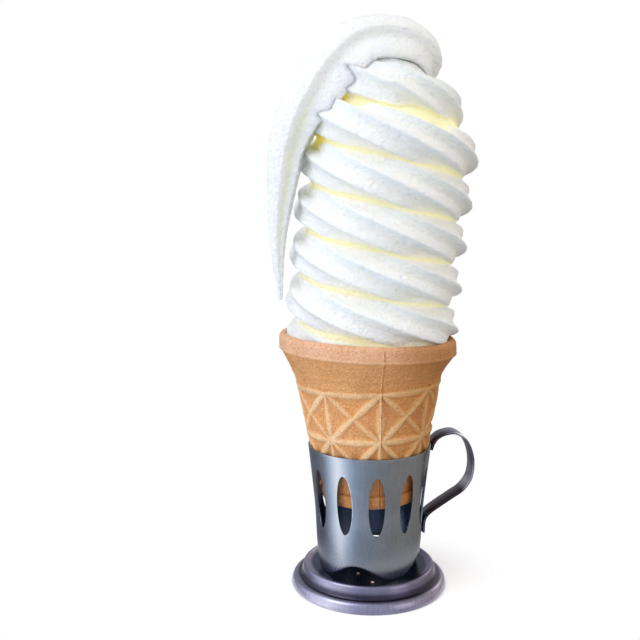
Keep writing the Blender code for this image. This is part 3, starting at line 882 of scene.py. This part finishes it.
@dataclass
class SoftServe:
    """Star-shaped rope of soft serve, wound on a leaning heap and drawn out into a tail."""

    cone: WaferCone
    rope_radius: float = 9.5 * MM
    valley: float = 0.72
    lobes: int = 6
    crest_power: float = 1.15  # 1 gives knife-sharp crests
    sides: int = 96
    coil_radius: float = 28.4 * MM
    pitch: float = 18.35 * MM
    base_z: float = 118.2 * MM
    first_turn: float = -0.95
    last_turn: float = 5.25
    steps: int = 220
    nod: float = 2.5
    lean_from: float = 105.0 * MM
    lean: float = 0.30
    return_from: float = 186.0 * MM
    return_share: float = 4.2
    tilt: float = 0.53
    lobe_angle: float = -20.0
    lobe_twist: float = 360.0
    narrowing: float = 7.0 * MM
    narrowing_turns: Span = (4.4, 5.1)
    tail_twist: float = 219.0
    tail_twist_end: float = 0.31
    tail_steps: int = 20
    tail_route: tuple[tuple[float, float, float, float], ...] = (
        (-9.5, -13.0, 216.4, 9.4), (-14.2, 0.5, 217.6, 9.4), (-8.0, 12.5, 218.6, 9.4), (4.5, 17.5, 220.2, 9.4),
        (16.0, 12.6, 223.4, 9.4), (20.4, 3.6, 229.4, 9.4), (13.8, -1.2, 234.6, 9.4), (3.6, -4.6, 235.9, 9.3),
        (-5.2, -7.2, 234.4, 9.2), (-12.4, -9.4, 229.8, 9.4), (-18.6, -11.4, 222.8, 9.8),
        (-24.4, -13.0, 214.2, 9.9), (-30.2, -13.6, 203.6, 9.6), (-34.9, -13.2, 190.0, 8.1),
        (-37.3, -12.4, 175.0, 6.3), (-38.9, -11.4, 160.5, 4.4), (-39.3, -10.4, 147.0, 2.8),
        (-38.8, -9.6, 137.0, 1.7), (-38.4, -9.0, 128.4, 0.9),
    )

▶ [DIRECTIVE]
Make an exact copy of the listing, including every line.

▶ [ANSWER]
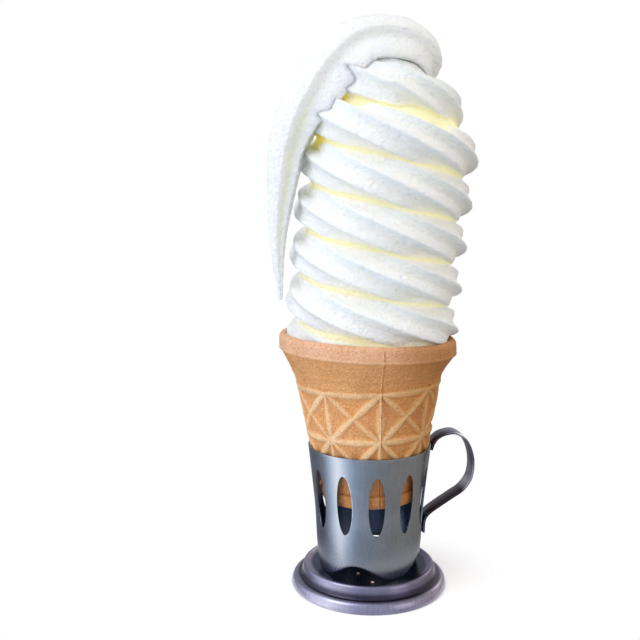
Keep writing the Blender code for this image. This is part 3, starting at line 882 of scene.py. This part finishes it.
@dataclass
class SoftServe:
    """Star-shaped rope of soft serve, wound on a leaning heap and drawn out into a tail."""

    cone: WaferCone
    rope_radius: float = 9.5 * MM
    valley: float = 0.72
    lobes: int = 6
    crest_power: float = 1.15  # 1 gives knife-sharp crests
    sides: int = 96
    coil_radius: float = 28.4 * MM
    pitch: float = 18.35 * MM
    base_z: float = 118.2 * MM
    first_turn: float = -0.95
    last_turn: float = 5.25
    steps: int = 220
    nod: float = 2.5
    lean_from: float = 105.0 * MM
    lean: float = 0.30
    return_from: float = 186.0 * MM
    return_share: float = 4.2
    tilt: float = 0.53
    lobe_angle: float = -20.0
    lobe_twist: float = 360.0
    narrowing: float = 7.0 * MM
    narrowing_turns: Span = (4.4, 5.1)
    tail_twist: float = 219.0
    tail_twist_end: float = 0.31
    tail_steps: int = 20
    tail_route: tuple[tuple[float, float, float, float], ...] = (
        (-9.5, -13.0, 216.4, 9.4), (-14.2, 0.5, 217.6, 9.4), (-8.0, 12.5, 218.6, 9.4), (4.5, 17.5, 220.2, 9.4),
        (16.0, 12.6, 223.4, 9.4), (20.4, 3.6, 229.4, 9.4), (13.8, -1.2, 234.6, 9.4), (3.6, -4.6, 235.9, 9.3),
        (-5.2, -7.2, 234.4, 9.2), (-12.4, -9.4, 229.8, 9.4), (-18.6, -11.4, 222.8, 9.8),
        (-24.4, -13.0, 214.2, 9.9), (-30.2, -13.6, 203.6, 9.6), (-34.9, -13.2, 190.0, 8.1),
        (-37.3, -12.4, 175.0, 6.3), (-38.9, -11.4, 160.5, 4.4), (-39.3, -10.4, 147.0, 2.8),
        (-38.8, -9.6, 137.0, 1.7), (-38.4, -9.0, 128.4, 0.9),
    )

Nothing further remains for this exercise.